Mean field optimal stopping with uncontrolled state
Andrea Cosso, Laura Perelli
TL;DR
The paper studies finite-horizon mean field optimal stopping with an uncontrolled McKean-Vlasov state, addressing time-inconsistency by embedding the problem into an enlarged state space with an extended value function $\tilde{V}$. It proves that the original problem’s Snell envelope and optimal stopping rule can be represented via $\tilde{V}$, and that $\tilde{V}$ satisfies a dynamic programming principle on the enlarged space. A Hamilton-Jacobi-Bellman equation on the Wasserstein space, expressed as a second-order variational inequality with Lions derivatives, characterizes $\tilde{V}$ in the viscosity sense (with a disintegration link to the original value).

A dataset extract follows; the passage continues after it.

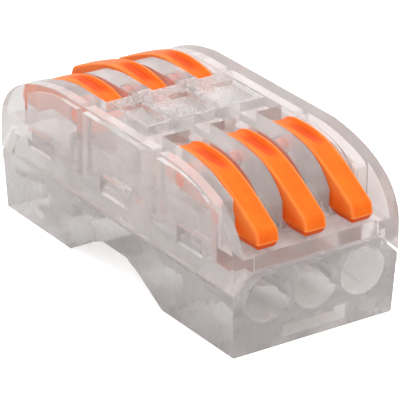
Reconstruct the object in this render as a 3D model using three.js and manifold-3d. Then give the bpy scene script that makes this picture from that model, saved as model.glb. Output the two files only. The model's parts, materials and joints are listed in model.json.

These results provide a rigorous framework for time-consistent analysis and pave the way for numerical and analytical treatment of mean-field stopping problems with McKean-Vlasov dynamics.
Abstract
We study a specific class of finite-horizon mean field optimal stopping problems by means of the dynamic programming approach. In particular, we consider problems where the state process is not affected by the stopping time. Such problems arise, for instance, in the pricing of American options when the underlying asset follows a McKean-Vlasov dynamics. Due to the time inconsistency of these problems, we provide a suitable reformulation of the original problem for which a dynamic programming principle can be established. To accomplish this, we first enlarge the state space and then introduce the so-called extended value function. We prove that the Snell envelope of the original problem can be written in terms of the extended value function, from which we can derive a characterization of the smallest optimal stopping time. On the enlarged space, we restore time-consistency and in particular establish a dynamic programming principle for the extended value function. Finally, by employing the notion of Lions measure derivative, we derive the associated Hamilton-Jacobi-Bellman equation, which turns out to be a second-order variational inequality on the product space $[0, T ] \times \mathbb{R}^d \times \mathcal{P}_2(\mathbb{R}^d)$; under suitable assumptions, we prove that the extended value function is a viscosity solution to this equation.